Firstly, we should not don the defensive cloak quite so hastily when critics attack associate salaries or ever-escalating PPP’s.  That is part of the picture, and a very nice part indeed, but only part.  No one who chooses BigLaw as a career for 40 years, under the current model, will retire with accumulated wealth handed to them along the way.  They will have earned whatever they have, paid full-bore ordinary income tax on it, and then and only then been able to save and invest some portion. 

Secondly, we might begin to wonder whether the current model is all it’s cracked up to be.   Lloyd Blankfein, CEO of Goldman Sachs, received "the largest payday ever for the head of a Wall Street firm" this year, namely about $69-million in cash, stock, and options awards.  And his base salary?  $600,000, or an amount entitling your firm to the quite distinct back of the pack if that’s your PPP figure.  There are more ways, may I suggest, to skin the compensation cat.


On that note I conclude this holiday compensation meditation.

Are we doing what we can and should to reward the genuine achievers in our firm?  Does associate lockstep still make sense?  Did it ever?

Is paying out cash as ordinary income the only model we can conceive of?  How strained are our imaginative faculties?

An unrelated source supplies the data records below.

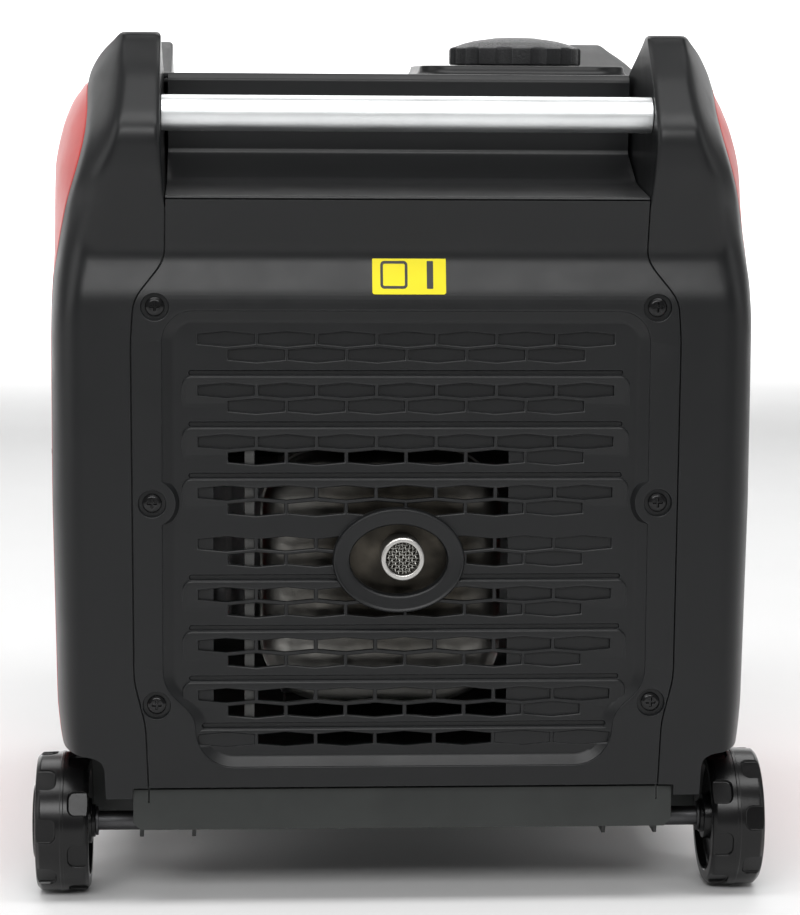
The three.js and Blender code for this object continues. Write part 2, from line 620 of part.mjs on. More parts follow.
function addRunningGear() {
  const end = WHEEL.outer - 6 - GAP;
  part('axle', rod('x', AXLE_RADIUS, -end, end, AXLE_Y, AXLE_Z), BRIGHT_STEEL);
  const rightWheel = wheel();
  const washerFace = WHEEL.inner - GAP;
  const washer = ring('x', AXLE_RADIUS + GAP, 9.5, washerFace - 1.6, washerFace, AXLE_Y, AXLE_Z);
  const cheekTop = SKIRT.top - SHEET - GAP;
  const [cheekIn, cheekOut] = [134, 167.9];
  const shape = polygon([
    [AXLE_Y - 20, cheekTop], [AXLE_Y + 20, cheekTop], [AXLE_Y + 9, 36.5], [AXLE_Y - 9, 36.5],
  ]);
  const cheeks = [cheekIn, cheekOut].map((x) => prism('x', shape, x - SHEET / 2, x + SHEET / 2));
  const web = box(cheekIn, cheekOut, AXLE_Y - 18, AXLE_Y + 18, cheekTop - SHEET, cheekTop);
  const bracket = cut(join(...cheeks, web), rod('x', AXLE_RADIUS + GAP, 100, 200, AXLE_Y, AXLE_Z));
  for (const [side, sx] of SIDES) {
    part(`${side}_wheel`, reflected(rightWheel, sx, 1), GLOSS_BLACK);
    part(`${side}_axle_washer`, reflected(washer, sx, 1), BRIGHT_STEEL);
    part(`${side}_axle_bracket`, reflected(bracket, sx, 1), BLACK_STEEL);
  }
}

function addFrontStand() {
  const top = SKIRT.top - SHEET - GAP;
  const footTop = 18;
  const y = 205;
  const bothSides = (right) => polygon([...right, ...right.map(([x, z]) => [-x, z]).reverse()]);
  const outside = bothSides([[165, top], [150, footTop], [110, footTop], [100, 50]]);
  const [insideTop, insideFoot] = [top - SHEET, footTop + SHEET];
  const inside = bothSides([[159, insideTop], [146, insideFoot], [114, insideFoot], [103, 50 + SHEET]]);
  const stand = cut(prism('y', outside, y - 15, y + 15), prism('y', inside, y - 16, y + 16));
  part('front_stand', stand, BLACK_STEEL);
  for (const [side, sx] of SIDES) {
    const foot = turned('z', [[0, 0], [14, 0], [17, footTop - GAP], [0, footTop - GAP]], sx * 130, y);
    part(`front_${side}_foot`, foot, RUBBER);
  }
}

// ---------------------------------------------------------------- exhaust

function addExhaust() {
  const back = -PANEL_Y + 104;
  const face = -PANEL_Y + 22;
  const body = prism('y', roundedRectangle(-13.5, 210, 155, 164, 40), face + 6, back - 6, 3);
  const pressed = prism('y', roundedRectangle(-13.5, 210, 139, 148, 34), face, back, 3);
  part('muffler', join(body, pressed), MUFFLER_STEEL);
  const { x, z, outer, bore } = OUTLET;
  const mouth = -PANEL_Y + 1;
  const pipe = [
    [bore, mouth], [outer - 1, mouth], [outer, mouth + 1.5],
    [outer, face - GAP], [bore, face - GAP], [bore, mouth],
  ];
  part('exhaust_outlet', turned('y', pipe, x, z), BRIGHT_STEEL);
  part('spark_arrestor_screen', rod('y', bore - GAP, mouth + 2, mouth + 5, x, z), BRIGHT_STEEL);
  const bracketY = -PANEL_Y + FIELD.depth + WALL + GAP;
  const [bracketX0, bracketX1] = [-101.5, -95];
  const post = box(bracketX0, bracketX1, bracketY, bracketY + SHEET, 122, 298);
  const foot = box(bracketX0, bracketX1, bracketY, bracketY + 24, 122, 122 + SHEET);
  part('muffler_bracket', join(post, foot), BRIGHT_STEEL);
}

// ---------------------------------------------------------------- engine and alternator

function addEngine() {
  const cradleTop = 100;
  const [x0, x1, y0, y1] = [-75, 45, -88, 72];
  const crankcase = prism('x', roundedRectangle((y0 + y1) / 2, 177.5, y1 - y0, 155, 26), x0, x1);
  const crankBore = rod('x', CRANK.radius + GAP, -60, 60, 0, CRANK.z);
  part('engine_block', cut(crankcase, crankBore), CAST_ALUMINIUM);
  SIDES.forEach(([side, sx]) => {
    const centre = -15 + sx * 45;
    const mount = box(centre - 12, centre + 12, -70, 55, SKIRT.top + GAP, cradleTop - GAP);
    part(`${side}_engine_mount`, mount, RUBBER);
  });

  const [low, high] = [255 + GAP, 370];
  const fins = Array.from({ length: 8 }, (_, i) => box(-68, 38, -78, 46, 272 + 12 * i, 276 + 12 * i));
  part('engine_cylinder', join(rod('z', 40, low, high, -15, -16, 10), ...fins), CAST_ALUMINIUM);
  const rocker = roundedRectangle(-15, -16, 84, 96, 14);
  part('rocker_cover', prism('z', rocker, high + GAP, 404), BLACK_STEEL);
  part('crankshaft', rod('x', CRANK.radius, -55, 100, 0, CRANK.z), BRIGHT_STEEL);

  part('stator', ring('x', 26, 58, x1 + GAP, 75, 0, CRANK.z, 20), BRASS);
  const eye = CRANK.radius + GAP;
  const rotor = turned('x', [
    [eye, 80], [61, 80], [61, 49], [78, 49], [78, 88], [eye, 88], [eye, 80],
  ], 0, CRANK.z, 20);
  const blades = Array.from({ length: 8 }, (_, i) => {
    const geometry = new THREE.BoxGeometry(14, 3, 38);
    geometry.translate(94, 0, 54);
    geometry.rotateX((Math.PI * i) / 4);
    geometry.translate(0, 0, CRANK.z);
    return solid(geometry);
  });
  part('flywheel_rotor', join(rotor, ...blades), CAST_ALUMINIUM);
}

function addRecoilStarter() {
  const housing = turned('x', [
    [83, 104], [86, 104], [86, 130], [60, 150], [0, 150], [0, 120],
    [6, 120], [6, 147], [58, 147], [83, 128.5], [83, 104],
  ], 0, CRANK.z, 20);
  const vents = Array.from({ length: 6 }, (_, i) => {
    const angle = (Math.PI * (i + 0.5)) / 3;
    return rod('x', 9, 140, 160, 42 * Math.cos(angle), CRANK.z + 42 * Math.sin(angle), 6);
  });
  part('recoil_housing', cut(housing, ...vents), BLACK_STEEL);
  const groove = [[6.3, 122], [45, 122], [40, 127], [45, 132], [6.3, 132], [6.3, 122]];
  part('recoil_pulley', turned('x', groove, 0, CRANK.z, 20), GREY_PLASTIC);
  const bar = prism('x', roundedRectangle(GRIP.y, GRIP.z, 74, 15, 7), HALF_WIDTH + GAP, 235);
  const stem = rod('x', 6, 195, HALF_WIDTH + 1, GRIP.y, GRIP.z, 16);
  part('recoil_grip', join(bar, stem), BLACK_PLASTIC);
}

function addIntake() {
  const filter = prism('x', roundedRectangle(-5, 300, 120, 130, 12), -212, -131);
  const hollow = prism('x', roundedRectangle(-5, 300, 114, 124, 9), -215, -134);
  part('air_filter_box', cut(filter, hollow), BLACK_PLASTIC);
  const foam = prism('x', roundedRectangle(-5, 300, 114 - 2 * GAP, 124 - 2 * GAP, 9), -211, -134 - GAP);
  part('air_filter_element', foam, FOAM);
  const body = box(-130.7, -90, -34, 12, 285, 335);
  const throat = rod('x', 14, -95, -70, -11, 310, 20);
  part('carburettor', join(body, throat), CAST_ALUMINIUM);
}

function addElectrics() {
  const [y0, y1] = [170, 225];
  const fins = Array.from({ length: 11 }, (_, i) => {
    const x = -158 + 15 * i;
    return box(x, x + 4, y0 - 12, y0 + 1, 104, 226);
  });
  part('inverter_module', join(box(-160, 0, y0, y1, 100, 230), ...fins), CAST_ALUMINIUM);
  const terminals = [78, 142].map((x) => box(x - 7, x + 7, 180, 194, 175, 183));
  part('battery', join(box(60, 160, 155, 225, SKIRT.top + GAP, 176), ...terminals), GREY_PLASTIC);
}

// ---------------------------------------------------------------- front panel and its controls

// Where each control sits on the front panel, seen from outside: +x is the machine's right.
const CONTROLS = {
  dial: { x: 95, z: 340 },
  start: { x: 40, z: 340 },
  rocker: { x: -8, z: 340 },
  breaker: { x: -55, z: 340 },
  duplex: { x: -80, z: 225 },
  locking: { x: 30, z: 225 },
  ground: { x: 120, z: 150 },
};

function addFrontPanel() {
  const face = PANEL_Y;
  const c = CONTROLS;
  const through = (shape) => prism('y', shape, face - 30, face + 30);
  const hole = (radius, place) => rod('y', radius, face - 30, face + 30, place.x, place.z);
  const openings = [
    hole(6.4, c.dial), hole(8.4, c.start), hole(6.4, c.breaker), hole(2.9, c.ground), hole(24.4, c.locking),
    through(roundedRectangle(c.rocker.x, c.rocker.z, 14.6, 22.6, 1)),
    through(roundedRectangle(c.duplex.x, c.duplex.z, 38.6, 72.6, 4)),
  ];
  part('front_panel', cut(reflected(panelSkin(), 1, -1), ...openings), BLACK_PLASTIC);
}

/** An outlet face with a flange, and slots of [x, z, width, height] for the blades. */
function outlet(shape, flange, slots, curveSegments) {
  const body = prism('y', shape, PANEL_Y - 26, PANEL_Y + 1, curveSegments);
  const rim = prism('y', flange, PANEL_Y + GAP, PANEL_Y + 2.5, curveSegments);
  const blades = slots.map(([x, z, width, height]) => {
    return box(x - width / 2, x + width / 2, PANEL_Y - 12, PANEL_Y + 5, z - height / 2, z + height / 2);
  });
  return cut(join(body, rim), ...blades);
}

function addControls() {
  const face = PANEL_Y + GAP;
  const { dial, start, rocker, breaker, duplex, locking, ground } = CONTROLS;

  const knob = rod('y', 22, face, face + 4, dial.x, dial.z, 24);
  const bar = box(dial.x - 5, dial.x + 5, face + 3, face + 13, dial.z - 20, dial.z + 20);
  const spindle = rod('y', 6, PANEL_Y - 22, face + 1, dial.x, dial.z, 20);
  part('run_dial', join(knob, bar, spindle), GREY_PLASTIC);

  part('start_button', rod('y', 8, PANEL_Y - 12, face + 4.5, start.x, start.z), RED_PLASTIC);
  part('ac_breaker_button', rod('y', 6, PANEL_Y - 12, face + 5, breaker.x, breaker.z, 20), GLOSS_BLACK);

  const [y, z] = [PANEL_Y - 2, rocker.z];
  const paddle = polygon([
    [y - 6, z - 8], [y + 2, z - 10.8], [y + 2.6, z], [y + 7.5, z + 9.5], [y - 6, z + 8],
  ]);
  part('economy_rocker', prism('x', paddle, rocker.x - 7, rocker.x + 7), GLOSS_BLACK);

  const sockets = [duplex.z - 18, duplex.z + 18].flatMap((middle) => [
    [duplex.x - 6.4, middle, 2, 9], [duplex.x + 6.4, middle, 2, 8], [duplex.x, middle - 10, 5, 5],
  ]);
  const duplexBody = roundedRectangle(duplex.x, duplex.z, 38, 72, 4);
  const duplexFlange = roundedRectangle(duplex.x, duplex.z, 52, 88, 6);
  part('duplex_outlet', outlet(duplexBody, duplexFlange, sockets, 2), GREY_PLASTIC);

  const lock = new THREE.Shape();
  lock.absarc(locking.x, locking.z, 24, 0, 2 * Math.PI);
  const lockFlange = new THREE.Shape();
  lockFlange.absarc(locking.x, locking.z, 31, 0, 2 * Math.PI);
  const lockSlots = [
    [locking.x - 11, locking.z, 2.5, 10],
    [locking.x + 11, locking.z, 2.5, 10],
    [locking.x, locking.z + 11, 9, 2.5],
  ];
  part('locking_outlet', outlet(lock, lockFlange, lockSlots, 8), BLACK_PLASTIC);

  const post = rod('y', 2.6, PANEL_Y - 12, face + 9, ground.x, ground.z, 12);
  const nut = rod('y', 6, face, face + 6, ground.x, ground.z, 6);
  part('ground_terminal', join(post, nut), BRASS);
}

addCornerCovers();
addSidePanels();
addServiceDoor();
addTopCover();
addFuelSystem();
addRearPanel();
addHandles();
addBaseTray();
addRunningGear();
addFrontStand();
addExhaust();
addEngine();
addRecoilStarter();
addIntake();
addElectrics();
addFrontPanel();
addControls();

export default generator;
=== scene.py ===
"""Looks of a closed, wheeled inverter generator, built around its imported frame.

Dimensions are in millimetres in the frame's axes: +Z up, the exhaust end faces -Y.
A depth is measured into the machine from the plane of an end panel.
"""
import json
import math

import bmesh
import bpy
from mathutils import Matrix, Vector

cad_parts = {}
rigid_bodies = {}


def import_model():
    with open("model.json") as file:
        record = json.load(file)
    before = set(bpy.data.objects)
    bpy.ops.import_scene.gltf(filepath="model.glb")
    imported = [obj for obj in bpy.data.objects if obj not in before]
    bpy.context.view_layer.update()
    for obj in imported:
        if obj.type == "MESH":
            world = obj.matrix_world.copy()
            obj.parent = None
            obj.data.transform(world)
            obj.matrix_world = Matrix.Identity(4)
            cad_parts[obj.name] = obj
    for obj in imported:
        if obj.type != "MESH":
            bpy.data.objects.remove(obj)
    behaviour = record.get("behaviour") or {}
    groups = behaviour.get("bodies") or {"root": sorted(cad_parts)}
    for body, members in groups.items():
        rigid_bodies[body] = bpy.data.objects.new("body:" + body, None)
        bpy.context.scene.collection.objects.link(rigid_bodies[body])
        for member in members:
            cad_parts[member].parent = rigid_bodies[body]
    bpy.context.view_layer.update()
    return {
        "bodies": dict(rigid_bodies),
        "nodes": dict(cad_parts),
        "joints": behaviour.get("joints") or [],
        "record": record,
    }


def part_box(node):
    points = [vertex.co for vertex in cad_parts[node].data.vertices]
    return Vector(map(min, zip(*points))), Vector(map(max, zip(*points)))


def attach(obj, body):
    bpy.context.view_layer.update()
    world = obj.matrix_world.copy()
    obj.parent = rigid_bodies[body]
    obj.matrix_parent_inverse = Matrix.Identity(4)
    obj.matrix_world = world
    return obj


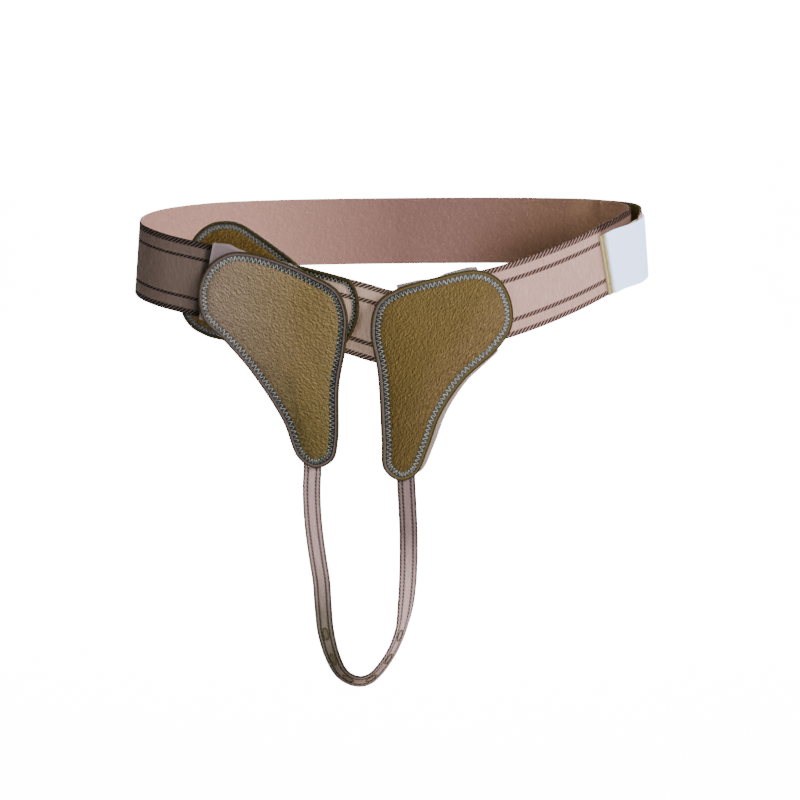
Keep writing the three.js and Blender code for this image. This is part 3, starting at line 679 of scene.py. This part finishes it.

On the billable hour model, what hope is there—ever—for capital creation and wealth-building?  Common wisdom about the billable hour is to the effect that lawyers and firms should love it because it’s a no-lose "cost plus" model.  Is that, in fact, the most damnably short-sighted perspective possible? 

And why, again, are we as a profession so reflexively defensive about our earnings?  I haven’t noticed Goldman Sachs, or Mr. Blankfein, in an apologia this week.

Do we, in fact, really know where we stand on all this?